Self-hosting is an attractive thing to do for control and privacy. But it is potentially dangerous at the same time, in terms of both security and safety.
On the security side, there isn't a team monitoring security vulnerabilities 24x7 for your Internet-facing applications. And on the safety side, hardware fails, software has bugs, people make mistakes, and you need to set up the system so that it does not throw away your precious data if a few hard disks failed or a script/yourself accidentally runs
rm -rf /.
There needs to be a systematic solution to security and safety. The middle layers are fragile and this is just a fact arising from complexities; we should design the system around the fact, by having a solid foundation for data at the bottom and a solid ingress layer on the top accepting Internet traffic.

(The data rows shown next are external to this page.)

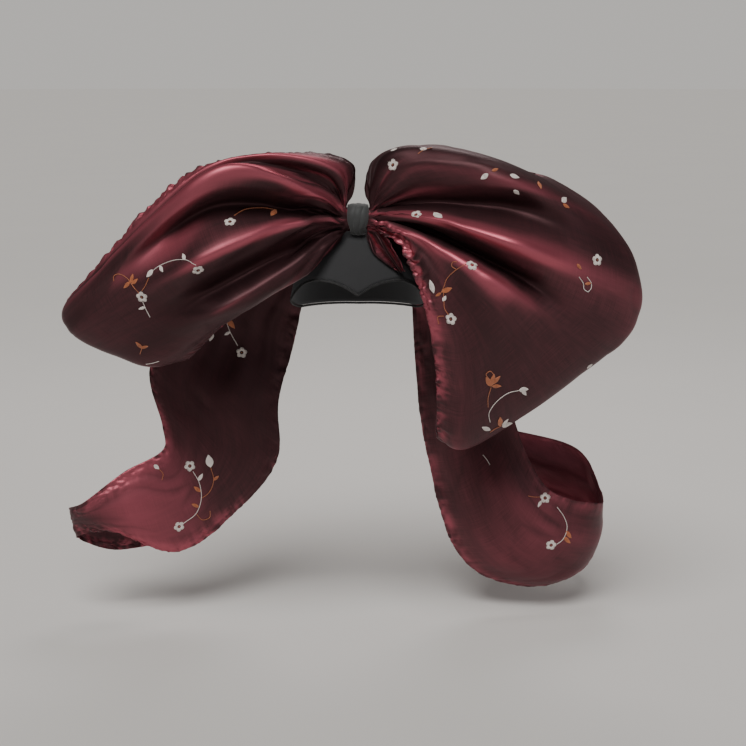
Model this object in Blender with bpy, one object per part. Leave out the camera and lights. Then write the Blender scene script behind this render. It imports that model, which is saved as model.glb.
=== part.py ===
"""Folk bow headdress: a small black bonnet that carries a very wide bow of taffeta ribbon.

The frame is in metres: +X to the viewer's right, -Y towards the viewer, +Z up.
The origin is the top of the bonnet's inside face.
"""

import math
from collections import namedtuple

import bmesh
import bpy
import numpy as np

MM = 0.001
SEAT_GAP = 0.35 * MM

# Bonnet: the top of an ellipsoid, cut off along the rim
CAP_HALF_WIDTH = 86 * MM
CAP_HALF_LENGTH = 100 * MM
CAP_DOME = 115 * MM
CAP_WALL = 2.0 * MM
CAP_SEGMENTS = 36
CAP_RINGS = 7
PIPING_RADIUS = 1.4 * MM
PIPING_POINTS = 72

# Height of the rim, from the middle of the front round to the middle of the back
Rim = namedtuple("Rim", "bearing_deg height_mm")
CAP_RIM = (
    Rim(0, -72),
    Rim(12, -63),
    Rim(24, -58.5),
    Rim(38, -57.5),
    Rim(55, -63),
    Rim(80, -86),
    Rim(120, -107),
    Rim(180, -110),
)

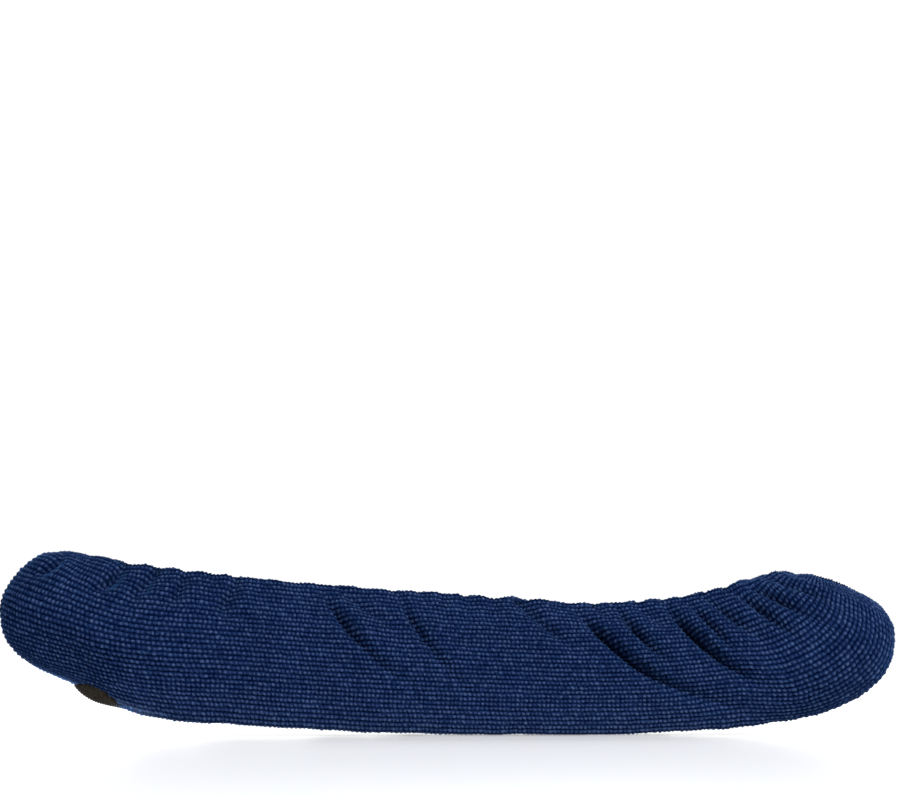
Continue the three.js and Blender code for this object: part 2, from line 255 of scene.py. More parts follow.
def locate(xz):
    """The s and t at which the side view of the cover reaches each (x, z)."""
    low, high = np.zeros(xz.shape[:-1]), np.ones(xz.shape[:-1])
    for _ in range(HALVINGS):
        s = (low + high) / 2
        edge, rim = spline(EDGE, s), spline(RIM, s)
        up, to = rim - edge, xz - edge
        ahead = up[..., 0] * to[..., 1] - up[..., 1] * to[..., 0] < 0
        low, high = np.where(ahead, s, low), np.where(ahead, high, s)
    edge, rim = spline(EDGE, low), spline(RIM, low)
    up = rim - edge
    t = ((xz - edge) * up).sum(-1) / (up * up).sum(-1)
    return low, np.clip(t, 0, 1)


def lengths(points):
    """Distance along a line of points, from its start to each point."""
    steps = np.linalg.norm(np.diff(points, axis=-2), axis=-1)
    return np.concatenate([np.zeros(steps.shape[:-1] + (1,)), np.cumsum(steps, axis=-1)], axis=-1)


def resample(points, at):
    """Points of one line at the given distances along it."""
    along = lengths(points)
    return np.stack([np.interp(at, along, points[:, k]) for k in range(points.shape[1])], axis=-1)


def outline(q_from, q_to, count=600):
    """Part of the side view's outline: q runs 0 to 1 along the lower edge, then 1 to 2 back along the rim."""
    q = np.linspace(q_from, q_to, count)
    below = (q <= 1)[:, None]
    return np.where(below, spline(EDGE, np.minimum(q, 1)), spline(RIM, np.minimum(2 - q, 1)))


def reach(points, x):
    """The parameter at which a line that runs from toe to heel reaches x."""
    u = np.linspace(0, 1, FINE)
    return float(np.interp(x, spline(points, u)[:, 0], u))


def column_ends(below):
    """The (x, z) at which each of the knit's columns leaves the lower outline and meets the rim."""
    rim_x, run = COLUMN_ENDS[:, 0], COLUMN_ENDS[:, 1] * lengths(below)[-1] / COLUMN_ENDS[-1, 1]
    fine_x = np.linspace(rim_x[0], rim_x[-1], RIM_STEPS)
    fine_run = np.interp(fine_x, rim_x, run)
    padded = np.pad(fine_run, EVENED // 2, mode="reflect", reflect_type="odd")
    fine_run = np.convolve(padded, np.ones(EVENED) / EVENED, mode="valid")
    mean = (fine_x - fine_x[0] + fine_run) / 2
    share = np.arange(COLUMNS + 1) / COLUMNS
    steps = mean[-1] * (share - TOE_CLOSER * (1 - np.exp(-share / TOE_SHARE)) * (1 - share))
    bottom = resample(below, np.interp(steps, mean, fine_run))
    top_x = np.interp(steps, mean, fine_x)
    rim_line = spline(RIM, np.linspace(0, 1, FINE))
    return bottom, np.stack([top_x, np.interp(top_x, rim_line[:, 0], rim_line[:, 1])], axis=-1)


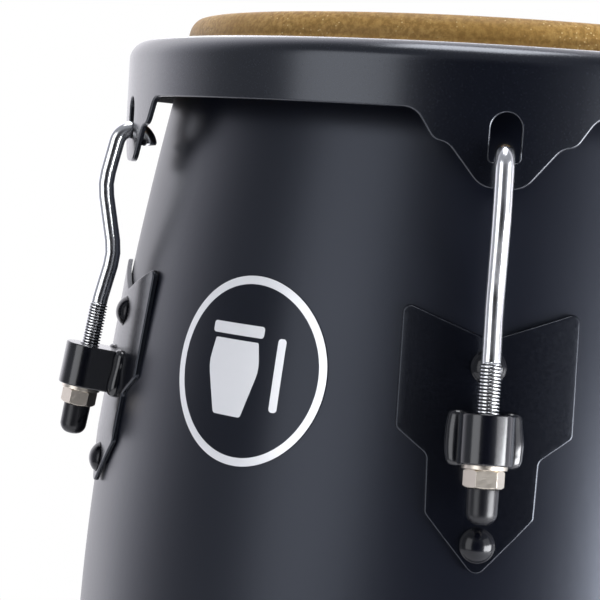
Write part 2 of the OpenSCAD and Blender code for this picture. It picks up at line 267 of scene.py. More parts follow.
def new_piece(name, verts, faces, place=Matrix.Identity(4)):
    """A mesh object from points and faces, with its place worked into its points."""
    mesh = bpy.data.meshes.new(name)
    mesh.from_pydata([place @ Vector(v) for v in verts], [], faces)
    bm = bmesh.new()
    bm.from_mesh(mesh)
    bmesh.ops.remove_doubles(bm, verts=bm.verts, dist=1e-7)
    bmesh.ops.recalc_face_normals(bm, faces=bm.faces)
    bm.to_mesh(mesh)
    bm.free()
    obj = bpy.data.objects.new(name, mesh)
    bpy.context.scene.collection.objects.link(obj)
    return obj


def grid_faces(rows, columns, wrap_rows=False, wrap_columns=False):
    """Quads between rows x columns of points."""
    faces = []
    for i in range(rows if wrap_rows else rows - 1):
        here, after = i * columns, (i + 1) % rows * columns
        for j in range(columns if wrap_columns else columns - 1):
            j2 = (j + 1) % columns
            faces.append((here + j, here + j2, after + j2, after + j))
    return faces


def bar_faces(rings, sides):
    """Faces of a bar made of rings of points, with a face over each end."""
    last = rings * sides - 1
    ends = [tuple(range(sides)), tuple(last - j for j in range(sides))]
    return grid_faces(rings, sides, wrap_columns=True) + ends


def lathe(outline, segments, ripple=None):
    """Points and faces of a closed (radius, height) outline turned about Z."""
    verts = []
    for j in range(segments):
        a = 2 * math.pi * j / segments
        for r, z in outline:
            point = polar(r, a, z)
            verts.append(point + ripple(point) if ripple else point)
    return verts, grid_faces(segments, len(outline), wrap_rows=True, wrap_columns=True)


def tube(path, radius, sides):
    """Points and faces of a round bar along (x, z) points. radius(distance, angle) shapes it."""
    points = [Vector((x, 0, z)) for x, z in path]
    across = Vector((0, 1, 0))
    verts = []
    distance = 0.0
    for i, point in enumerate(points):
        if i:
            distance += (point - points[i - 1]).length
        along = (points[min(i + 1, len(points) - 1)] - points[max(i - 1, 0)]).normalized()
        other = along.cross(across)
        for j in range(sides):
            a = 2 * math.pi * j / sides
            out = across * math.cos(a) + other * math.sin(a)
            verts.append(point + out * radius(distance, a))
    return verts, bar_faces(len(points), sides)


def cut(bm, axis, spacing):
    """Cuts a flat mesh across at even spaces, so that it can be bent."""
    normal = Vector((1, 0, 0)) if axis == 0 else Vector((0, 1, 0))
    low, high = min(v.co[axis] for v in bm.verts), max(v.co[axis] for v in bm.verts)
    count = int((high - low) / spacing)
    for i in range(1, count + 1):
        level = normal * (low + (high - low) * i / (count + 1))
        everything = bm.verts[:] + bm.edges[:] + bm.faces[:]
        bmesh.ops.bisect_plane(bm, geom=everything, plane_co=level, plane_no=normal, dist=1e-7)


def bent(bm, place):
    """Points and faces of a flat mesh once place(u, v, w) has bent it."""
    bm.verts.index_update()
    verts = [place(*v.co) for v in bm.verts]
    faces = [tuple(v.index for v in f.verts) for f in bm.faces]
    bm.free()
    return verts, faces


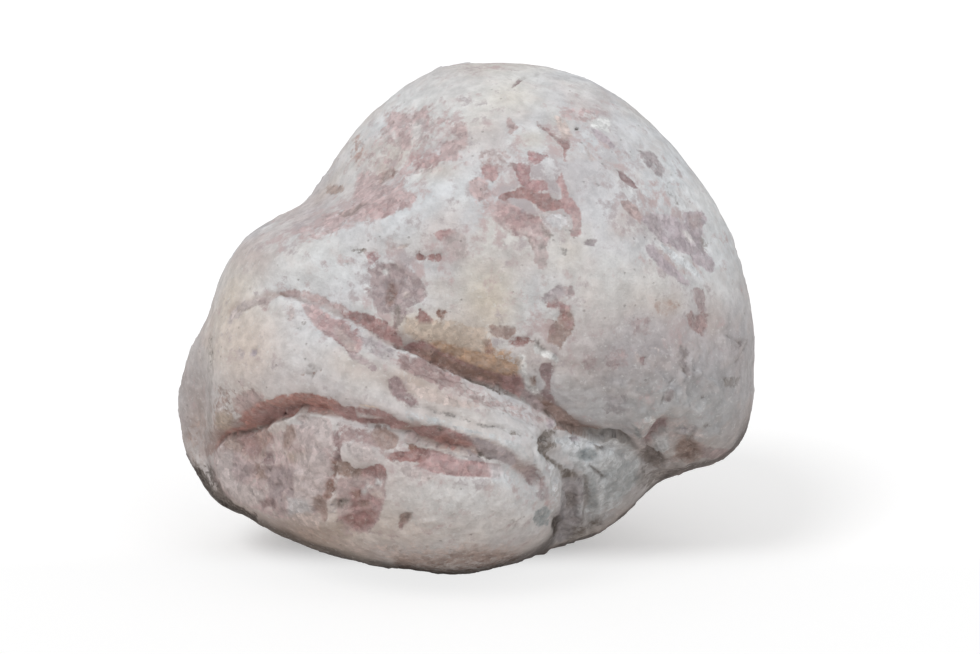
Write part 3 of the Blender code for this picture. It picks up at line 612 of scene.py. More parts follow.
    (CRUST, 0.7, 1, (85, 221, 90, 218, 94, 214, 89, 214)),
    (LILAC, 0.85, 2, (76, 275, 83, 281, 91, 286, 97, 288, 99, 279, 95, 272, 87, 269, 79, 271)),
    (MADDER, 0.85, 1.2, (80, 269, 87, 270, 92, 268, 87, 263, 82, 264)),
    (MAUVE, 0.75, 1.5, (99, 285, 108, 286, 111, 275, 104, 273, 99, 278)),
    (ROSE, 0.6, 3, (87, 272, 103, 274, 107, 264, 95, 258, 87, 262)),
    (BROWN, 0.9, 1.8, (84, 242, 91, 251, 95, 258, 99, 262, 106, 262, 109, 254, 111, 246, 106, 236,
     102, 234, 95, 220, 91, 226, 84, 230, 83, 236)),
    (WINE, 0.9, 1.2, (95, 260, 102, 261, 103, 252, 97, 250)),
    (ROSE, 0.6, 1.2, (85, 247, 91, 247, 91, 238, 85, 237)),
    (ROSE, 0.8, 1.2, (101, 251, 109, 252, 108, 244, 101, 244)),
    (MAUVE, 0.5, 2, (79, 296, 91, 297, 95, 292, 83, 291)),
    (PLUM, 0.9, 1.2, (151, 404, 159, 400, 167, 394, 174, 383, 169, 384, 161, 390, 155, 396)),
    (DUSTY, 0.9, 1.8, (155, 372, 163, 374, 171, 366, 178, 356, 177, 346, 169, 353, 161, 361,
     156, 365)),
    (ORCHID, 0.85, 2.5, (179, 358, 190, 360, 201, 359, 211, 355, 219, 350, 219, 360, 229, 362,
     238, 361, 243, 353, 237, 344, 237, 334, 242, 322, 251, 310, 250, 301, 245, 300, 235, 304,
     225, 314, 215, 320, 205, 328, 197, 332, 189, 340, 183, 346, 179, 352)),
    (LILAC, 0.7, 2, (181, 357, 195, 358, 199, 344, 197, 334, 189, 342)),
    (BROWN, 0.4, 2, (222, 358, 235, 359, 237, 344, 227, 342)),
    (CHALK, 0.8, 1, (217, 343, 223, 342, 230, 332, 226, 330, 220, 336)),
    (ORCHID, 0.5, 1.5, (227, 322, 237, 316, 249, 302, 247, 298, 235, 306)),
    (SHADOW, 0.45, 1.5, (235, 336, 243, 332, 247, 322, 239, 322)),
    (BLUE_WHITE, 0.7, 2.5, (195, 328, 207, 324, 221, 310, 235, 300, 239, 290, 225, 298, 209, 310,
     197, 320)),
    (ORCHID, 0.85, 1.8, (180, 326, 189, 328, 193, 320, 201, 312, 210, 304, 221, 293, 227, 286,
     217, 288, 206, 296, 195, 304, 187, 312, 181, 320)),
    (LILAC, 0.75, 2, (172, 422, 185, 423, 193, 415, 200, 404, 199, 392, 191, 397, 180, 409)),
    (SLATE, 0.4, 1.5, (207, 400, 211, 400, 203, 382, 199, 382)),
    (SLATE, 0.4, 1.5, (201, 382, 209, 378, 217, 366, 211, 366)),
    (SLATE, 0.2, 1.5, (185, 372, 195, 371, 197, 367, 189, 367)),
    (MAUVE, 0.9, 1.5, (227, 283, 237, 284, 240, 276, 239, 262, 233, 261, 229, 272)),
    (TAUPE, 0.8, 3, (221, 256, 227, 263, 232, 257, 238, 260, 244, 258, 245, 250, 241, 242, 238, 236,
     230, 239, 225, 246)),
)

# Narrow cracks and creases: (depth in mm, half width in steps, route).
CRACKS = (
    (0.6, 3, (-143, 266, -125, 256, -110, 251, -97, 243, -85, 234, -69, 225)),
    (0.9, 4, (-69, 225, -45, 215, -29, 206, -15, 201, -3, 195, 15, 190, 35, 182, 55, 172, 75, 163,
     88, 154, 97, 145, 110, 140, 125, 136, 140, 137, 155, 134, 167, 127)),
    (0.8, 4, (-251, 121, -243, 131, -225, 136, -203, 143, -189, 151, -175, 154, -163, 163,
     -145, 159)),
    (0.4, 3, (-145, 159, -130, 154, -115, 148, -99, 144, -81, 143, -65, 140)),
    (0.6, 3, (-65, 140, -45, 133, -25, 126, -7, 122)),
    (0.6, 3, (47, 485, 52, 490, 58, 494, 66, 496, 75, 498)),
    (0.8, 3, (-127, 358, -120, 357, -113, 359, -107, 366, -99, 369)),
    (0.6, 2, (-79, 327, -73, 324, -67, 327, -61, 325, -56, 328)),
    (0.8, 3, (-227, 261, -219, 263, -209, 267, -201, 270)),
    (0.8, 3, (-188, 280, -180, 277, -173, 275, -161, 272)),
    (0.7, 2, (-175, 247, -169, 246, -165, 243)),
    (0.7, 2, (-157, 207, -151, 203, -144, 203)),
    (0.7, 2, (-165, 198, -157, 199, -150, 200, -154, 193)),
    (0.5, 2, (-76, 190, -73, 181, -66, 172, -57, 165, -45, 166, -35, 163, -23, 160, -9, 157, 5, 152,
     15, 147, 33, 146, 50, 142, 65, 136)),
    (0.7, 2, (5, 138, 15, 134, 27, 131)),
    (0.8, 2, (71, 234, 76, 224, 83, 220, 91, 214)),
    (0.8, 2, (54, 212, 55, 198, 59, 187, 66, 180)),
    (0.7, 2, (66, 210, 71, 200, 73, 188, 69, 181)),
    (0.9, 2, (125, 106, 133, 101, 140, 94)),
    (0.8, 2, (175, 216, 181, 214, 179, 206)),
    (0.8, 2, (263, 236, 273, 230, 283, 232)),
    (0.8, 2, (271, 210, 278, 222, 283, 228)),
    (0.9, 3, (217, 226, 222, 216, 215, 208, 223, 196)),
    (0.8, 2, (209, 194, 201, 180, 197, 167)),
    (0.9, 3, (165, 127, 175, 122, 187, 119, 197, 112)),
    (0.8, 2, (185, 136, 191, 128, 189, 120)),
    (0.6, 2, (47, 53, 51, 45, 45, 39)),
    (0.7, 2, (-131, 142, -126, 132, -126, 116, -131, 106, -131, 94)),
    (0.5, 5, (-253, 235, -254, 222, -253, 200, -256, 177, -258, 152, -256, 132, -251, 107,
     -244, 79)),
    (0.6, 2, (5, 176, 23, 168, 35, 166, 55, 168)),
)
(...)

Between the apps and FoundationDB is mvSQLite, the SQL layer. It seems that SQLite is kind of a greatest common divisor across most self-hosted apps, so we are getting pretty good compatibility. For those apps that don't support SQLite though, I have to patch them.
On the operations side, I operate the FoundationDB clusters myself, and let Fly.io manage stateless services. No Kubernetes to work with, finally :)
Real-time system status is published on a public dashboard.
As mentioned at the beginning of this post, safety is a desired system property. Any single service provider going down, one or two disk failures, or running
rm -rf / once should not cause data loss. Let's check this property against the setup.
The primary FoundationDB region is a 3-node, double-replication cluster that tolerates one machine failure. This cluster also runs on replicated block storage provided by the hosting provider, so we are pretty safe here.
On human and software errors, the first guard is mvSQLite's multi-version feature. A bad
DELETE SQL statement can be reverted - so an app won't even be able to irreversibly delete its own data.
What if the FoundationDB cluster is accidentally teared down, a bug in mvSQLite caused corruption in its own data structure, or the hosting provider on which our cluster is hosted went down? We still have continuous backup - a FoundationDB mechanism that continuously ships mutation logs to external cold storage like S3. We can recover from the backup, with only a few seconds of data loss.
What if the backup on S3 is inaccessible too? I have another asynchronous FoundationDB replica at home with periodic ZFS snapshots, and data can be pulled out from it if needed.
Another desired property is security. Random people on the Internet should not be able to access the private parts of my apps. A defense-in-depth approach is used here.
The first layer of defense is Kong. Private resources are protected by a JWT in a wildcard cookie. There is a dedicated service for authenticating and signing the JWT. Kong verifies the JWT cookie for each request.
The second layer of defense is each app's own authentication and authorization. While this may not be as solid as the common JWT layer, it provides fine-grained access control for the clients that passed the first layer.
I’ve tried to do self-hosting and actually use the self-hosted system for a few times in the past years. Each time I gave up quickly because of the need to operate multiple distributed systems (Kubernetes, MySQL/PostgreSQL with replication, etc.) and the uncertainty around security and safety. The good thing is that technology advancements in the recent one or two years have greatly simplified a lot of things: there are now services like Fly.io that run and manage your containers properly, API gateways like Kong are easier to use, and rock-solid distributed databases like FoundationDB are getting better and better. So far I’m happy about my current setup.